(F&H “California Employment” poster Michael Bernick, former state EDD director, was a member of BART Board of
Directors 1988-1996, and today is a regular BART rider).

Hooray for BART! For BART Board President Bob Franklin, Vice
President John McPartland and the Board of Directors; for acting General
Manager Sherwood Wakeman; for BART spokesperson Linton Johnson (shown below);
and for the new BART police chief Kenton Rainey.

Last Thursday, August 11, BART officials learned via
Facebook that a group, No Justice No BART, was threatening to shut down the San
Francisco Civic Center station, and disrupt the evening commute. The group
previously had shut down the Civic Center station at the evening commute on
July 11, in protest of the shooting by BART police of Mr. Charles Hill.

 

The shooting of Mr. Hill does raise very disturbing
questions. Mr. Hill allegedly was drunk and may have been wielding a knife.
However, it’s not clear what degree of threat he poised once police arrived,
and he appears to have had mental illness issues. BART, though, responded
immediately by launching an independent investigation, and several BART
Directors are closely monitoring it.

Over the past decade, the local governments of San Francisco
and Oakland have responded to protesters shutting down public transit (and
roadways) with an attitude of “what can we do”. Protesters are to be allowed
not only peaceful protest, but any disruptions. Commuters, both on public
transit and in cars, are considered secondarily or not at all.

Last Thursday, BART said “Enough”. It deployed  a strong police presence at the station to
protect commuters. It also turned off cell phone access at the Civic Center, to
halt the increasing practice by protest groups of using twitter and social
media to coordinate disruption techniques in real time.

The cell phone access was met with denunciations by the
local American Civil Liberties Union (ACLU) and by another non-profit law
group, the Electronic Frontier Foundation, whose attorney rushed for publicity.
These groups compared BAT’s cell phone policy with the Mubarak regime in Egypt
and with “repressive” regimes throughout the world.

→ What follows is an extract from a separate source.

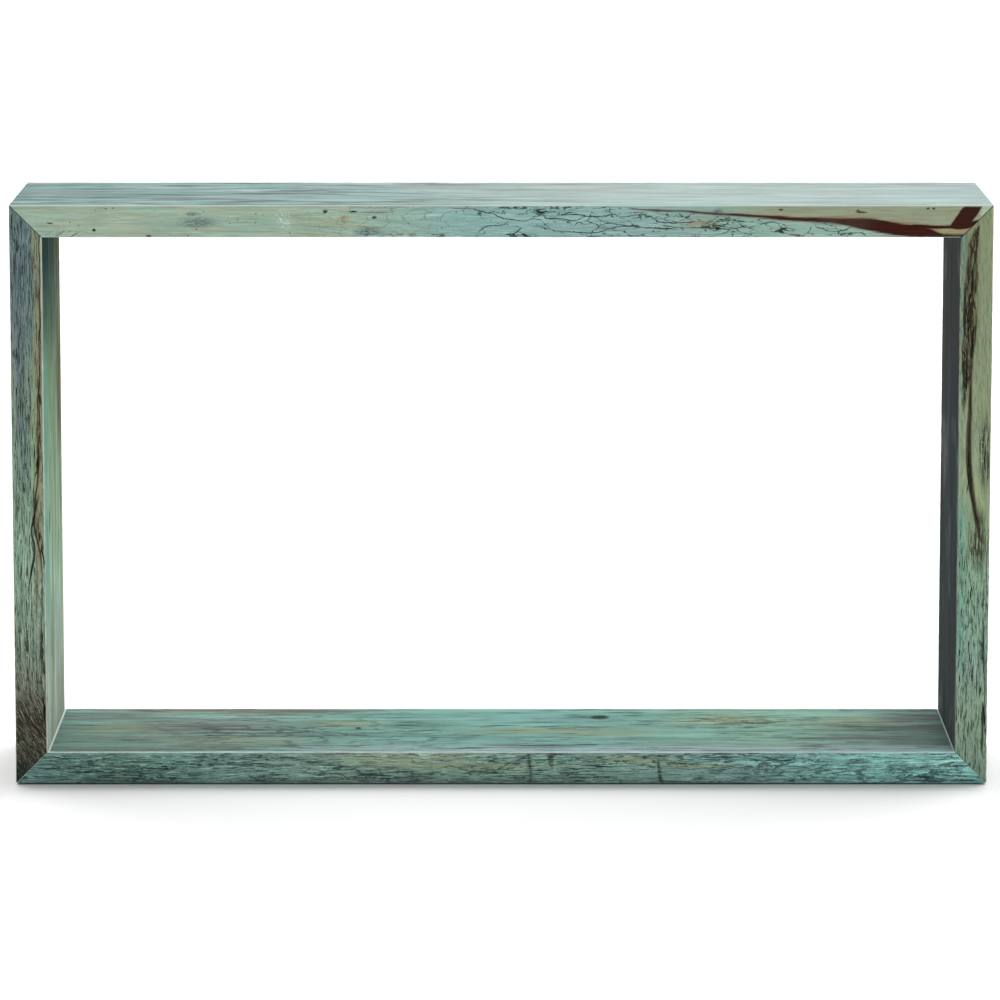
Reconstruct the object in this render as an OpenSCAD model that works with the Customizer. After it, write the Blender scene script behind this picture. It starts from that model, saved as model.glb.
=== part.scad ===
// Open frame console table.
// Four thick boards are mitred at their corners into a rectangle that stands on its lower board.
// Each mitre is held by a row of glued loose tenons, and the lower board rests on screwed-on glides.
// The origin is on the floor under the middle of the table: X is the width, Y the depth, Z up.
// The front faces -Y.

/* [Overall size] */
// Width across the outer faces of the side boards
table_w = 1524; // [600:1:2400]
// Depth of the boards, front to back
table_d = 356; // [260:1:600]
// Height of the top face above the floor
table_h = 914; // [400:1:1200]

/* [Boards] */
// Thickness of every board
board_t = 51; // [42:1:80]
// Radius of the eased arrises
arris_r = 2; // [0.5:0.5:4]

/* [Mitre tenons] */
// Number of tenons across each mitre
tenons_per_mitre = 4; // [2:1:4]
// Length of a tenon, half of it in each board
tenon_len = 44; // [24:1:54]
// Width of a tenon across the board, over its round edges
tenon_w = 45; // [20:1:60]
// Thickness of a tenon
tenon_t = 10; // [6:1:12]
// Distance from a board's edge to the middle of the nearest tenon
tenon_from_edge = 50; // [35:1:90]
// How far the tenon row lies from the middle of the mitre face, towards the inner corner
tenon_inset = 10; // [0:1:14]
// Glue gap around a tenon in its mortise
glue_gap = 0.1; // [0.05:0.05:0.3]
// Room for glue past each end of a tenon
mortise_end_gap = 1; // [0.5:0.5:3]

/* [Floor glides] */
// Diameter of a glide
glide_dia = 30; // [22:1:40]
// Thickness of a glide
glide_t = 5; // [4:0.5:8]
// How far a glide stands out of its pocket, which is the gap under the table
glide_proud = 2; // [1:0.5:3]
// Gap around a glide in its pocket
glide_gap = 0.3; // [0.1:0.1:1]
// Distance from the end of the table to the middle of a glide
glide_from_end = 90; // [80:1:250]
// Distance from the front or back edge to the middle of a glide
glide_from_edge = 50; // [30:1:100]

/* [Glide screws] */
// Length of a countersunk wood screw, over its head
screw_len = 25; // [16:1:35]
// Thread diameter
screw_dia = 4; // [3:0.5:5]
// Head diameter
screw_head_dia = 8; // [7:0.5:9]
// Height of the straight rim of the head
screw_rim = 0.4; // [0.2:0.1:0.6]
// How far the head lies inside the face of the glide
screw_recess = 0.8; // [0.4:0.1:1]
// Gap around the thread in the glide's hole
screw_hole_gap = 0.2; // [0.1:0.1:0.4]
// Gap around the thread in the board's pilot hole
pilot_gap = 0.05; // [0.02:0.01:0.1]
// Length of each arm of the cross recess, from tip to tip
drive_len = 4; // [3:0.1:5]
// Width of an arm of the cross recess
drive_w = 0.9; // [0.6:0.1:1.2]
// Depth of the cross recess
drive_depth = 1.5; // [1:0.1:1.8]

/* [Hidden] */
$fn = 64;
past = 1; // how far a cutting tool runs past the surface that it cuts

frame_h = table_h - glide_proud;
frame_mid_z = glide_proud + frame_h / 2;

tenon_pitch = (table_d - 2 * tenon_from_edge) / (tenons_per_mitre - 1);
mitre_mid = board_t / 2 + tenon_inset / sqrt(2); // from the outer faces to the tenon row

head_cone_h = (screw_head_dia - screw_dia) / 2;
head_h = screw_rim + head_cone_h;
screw_tip_len = screw_dia;
head_hole_r = screw_head_dia / 2 + screw_hole_gap;
glide_hole_r = screw_dia / 2 + screw_hole_gap;
seat_top = screw_recess + screw_rim + screw_head_dia / 2 - glide_hole_r;

// The corners of the frame as [name, side, level]: side is -1 left or 1 right, level -1 bottom or 1 top.
TOP_LEFT = ["top_left", -1, 1];
TOP_RIGHT = ["top_right", 1, 1];
BOTTOM_LEFT = ["bottom_left", -1, -1];
BOTTOM_RIGHT = ["bottom_right", 1, -1];
MITRES = [TOP_LEFT, TOP_RIGHT, BOTTOM_LEFT, BOTTOM_RIGHT];

// The places of the glides as [name, side, end]: end is -1 front or 1 rear.
FEET = [["front_left", -1, -1], ["front_right", 1, -1], ["rear_left", -1, 1], ["rear_right", 1, 1]];

function tenon_name(mitre, i) = str("tenon_", mitre[0], "_", i + 1);
function glide_name(foot) = str("glide_", foot[0]);
function screw_name(foot) = str("glide_screw_", foot[0]);

module rounded_rect(w, h, r) {
    square([w, h - 2 * r], center = true);
    square([w - 2 * r, h], center = true);
    for (x = [-1, 1], y = [-1, 1])
        translate([x * (w / 2 - r), y * (h / 2 - r)]) circle(r);
}

module stadium(w, t) {
    square([w - t, t], center = true);
    for (x = [-1, 1])
        translate([x * (w - t) / 2, 0]) circle(t / 2);
}

// Extrudes a section that is drawn as [Y, Z] along X.
module along_x(length) {
    rotate([90, 0, 90]) linear_extrude(length, center = true) children();
}

// Extrudes an outline that is drawn as [X, Z] along Y.
module along_y(length) {
    rotate([90, 0, 0]) linear_extrude(length, center = true) children();
}

// The outline of a board seen from the front: two 45 degree mitres, and the frame's eased corners.
module mitred_outline(length) {
    intersection() {
        polygon([
            [-length / 2, 0], [length / 2, 0],
            [length / 2 - board_t, -board_t], [-length / 2 + board_t, -board_t]
        ]);
        translate([0, -board_t]) rounded_rect(length, 2 * board_t, arris_r);
    }
}

// A board that lies along X with its outer face up, at height 0.
module mitred_board(length) {
    intersection() {
        along_x(length) translate([0, -board_t / 2]) rounded_rect(table_d, board_t, arris_r);
        along_y(table_d) mitred_outline(length);
    }
}

// Places children at the middle of a mitre's tenon row, with X square to the mitre face.
module at_mitre(mitre) {
    side = mitre[1];
    level = mitre[2];
    translate([side * (table_w / 2 - mitre_mid), 0, frame_mid_z + level * (frame_h / 2 - mitre_mid)])
        rotate([0, 45 * side * level, 0])
        children();
}

module at_tenon(i) {
    translate([0, -table_d / 2 + tenon_from_edge + i * tenon_pitch, 0]) children();
}

module mortises(mitre) {
    at_mitre(mitre)
        for (i = [0 : tenons_per_mitre - 1])
            at_tenon(i)
                along_x(tenon_len + 2 * mortise_end_gap)
                stadium(tenon_w + 2 * glue_gap, tenon_t + 2 * glue_gap);
}

module at_foot(foot) {
    translate([
        foot[1] * (table_w / 2 - glide_from_end),
        foot[2] * (table_d / 2 - glide_from_edge),
        0
    ]) children();
}

module top_board() {
    color("#93ada9") difference() {
        translate([0, 0, table_h]) mitred_board(table_w);
        mortises(TOP_LEFT);
        mortises(TOP_RIGHT);
    }
}

module bottom_board() {
    color("#5e766c") difference() {
        translate([0, 0, glide_proud]) rotate([0, 180, 0]) mitred_board(table_w);
        mortises(BOTTOM_LEFT);
        mortises(BOTTOM_RIGHT);
        for (foot = FEET)
            at_foot(foot) {
                cylinder(h = glide_t, d = glide_dia + 2 * glide_gap);
                cylinder(h = screw_recess + screw_len + past, d = screw_dia + 2 * pilot_gap);
            }
    }
}

module left_side_board() {
    color("#697d6b") difference() {
        translate([-table_w / 2, 0, frame_mid_z]) rotate([0, -90, 0]) mitred_board(frame_h);
        mortises(TOP_LEFT);
        mortises(BOTTOM_LEFT);
    }
}

module right_side_board() {
    color("#6a7961") difference() {
        translate([table_w / 2, 0, frame_mid_z]) rotate([0, 90, 0]) mitred_board(frame_h);
        mortises(TOP_RIGHT);
        mortises(BOTTOM_RIGHT);
    }
}

module tenon(mitre, i) {
    color("#c9a77c") at_mitre(mitre) at_tenon(i) along_x(tenon_len) stadium(tenon_w, tenon_t);
}

// A round glide with a stepped and countersunk hole, its worn face down.
module glide(foot) {
    color("#3b3029") at_foot(foot) difference() {
        cylinder(h = glide_t, d = glide_dia);
        translate([0, 0, -past]) cylinder(h = glide_t + 2 * past, r = glide_hole_r);
        translate([0, 0, -past]) cylinder(h = screw_recess + screw_rim + past, r = head_hole_r);
        translate([0, 0, screw_recess + screw_rim])
            cylinder(h = seat_top - screw_recess - screw_rim, r1 = screw_head_dia / 2, r2 = glide_hole_r);
    }
}

// A countersunk wood screw, head down, with a cross recess in its head.
module glide_screw(foot) {
    color("#b9b8b2") at_foot(foot) translate([0, 0, screw_recess]) difference() {
        rotate_extrude()
            polygon([
                [0, 0],
                [screw_head_dia / 2, 0],
                [screw_head_dia / 2, screw_rim],
                [screw_dia / 2, head_h],
                [screw_dia / 2, screw_len - screw_tip_len],
                [0, screw_len]
            ]);
        for (turn = [0, 90])
            rotate([0, 0, turn])
                translate([-drive_len / 2, -drive_w / 2, -past])
                cube([drive_len, drive_w, drive_depth + past]);
    }
}

top_board();
bottom_board();
left_side_board();
right_side_board();
for (mitre = MITRES, i = [0 : tenons_per_mitre - 1])
    tenon(mitre, i);
for (foot = FEET)
    glide(foot);
for (foot = FEET)
    glide_screw(foot);
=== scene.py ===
import math

import bmesh
import bpy
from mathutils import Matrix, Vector


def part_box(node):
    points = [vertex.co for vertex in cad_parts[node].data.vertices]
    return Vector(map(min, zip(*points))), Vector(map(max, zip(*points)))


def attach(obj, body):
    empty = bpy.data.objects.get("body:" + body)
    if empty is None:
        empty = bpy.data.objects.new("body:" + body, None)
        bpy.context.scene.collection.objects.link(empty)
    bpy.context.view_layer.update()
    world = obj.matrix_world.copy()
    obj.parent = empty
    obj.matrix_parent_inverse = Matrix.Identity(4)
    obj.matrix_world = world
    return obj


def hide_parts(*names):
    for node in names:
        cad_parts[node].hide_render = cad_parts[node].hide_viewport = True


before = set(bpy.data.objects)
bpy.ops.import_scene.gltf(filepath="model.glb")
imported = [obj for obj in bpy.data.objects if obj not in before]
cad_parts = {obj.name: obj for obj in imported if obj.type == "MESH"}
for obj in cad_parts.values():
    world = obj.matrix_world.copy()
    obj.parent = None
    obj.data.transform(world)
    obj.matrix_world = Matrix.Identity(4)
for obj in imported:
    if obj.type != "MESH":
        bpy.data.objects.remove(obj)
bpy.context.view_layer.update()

MM = 0.001

# ---------------------------------------------------------------------------------------------
# Sizes, all from the frame. Metres for the shapes, mm for the patterns of the wood.
# ---------------------------------------------------------------------------------------------

top_low, top_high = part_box("top_board")
bottom_low, bottom_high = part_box("bottom_board")
left_low, left_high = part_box("left_side_board")
right_low, right_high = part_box("right_side_board")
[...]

The comparison, of course, is ludicrous. As Linton Johnson calmly
noted, the cell phone stoppage was only at the one station, and for a short
time; and people who needed to use a phone for an emergency could contact the
station agent.

I might add a comment about the Civic Center station, as it
was my “home” station for several years. In the late 1970s and early 1980s I
lived up the street from the station, during the time I headed a job training
agency in a nearby area (I had the quaint Dorothy Day/Michael Harrington idea
then that those who work with the poor should live with the poor). The people
accessing this station then as now include
the government workers, usually clerical and mid-level, who work in the
nearby buildings. Mainly, though, they are the transit-dependent population of
the area-students, immigrants, men living in the SROs of the area. These people
depend on BART and MUNI to get to school or work, to run errands, to meet daily
needs and routines.

So Hooray for Linton Johnson;  Hooray for BART station agents, maintenance
people, and police, who are committed to serving commuters; Hooray for BART.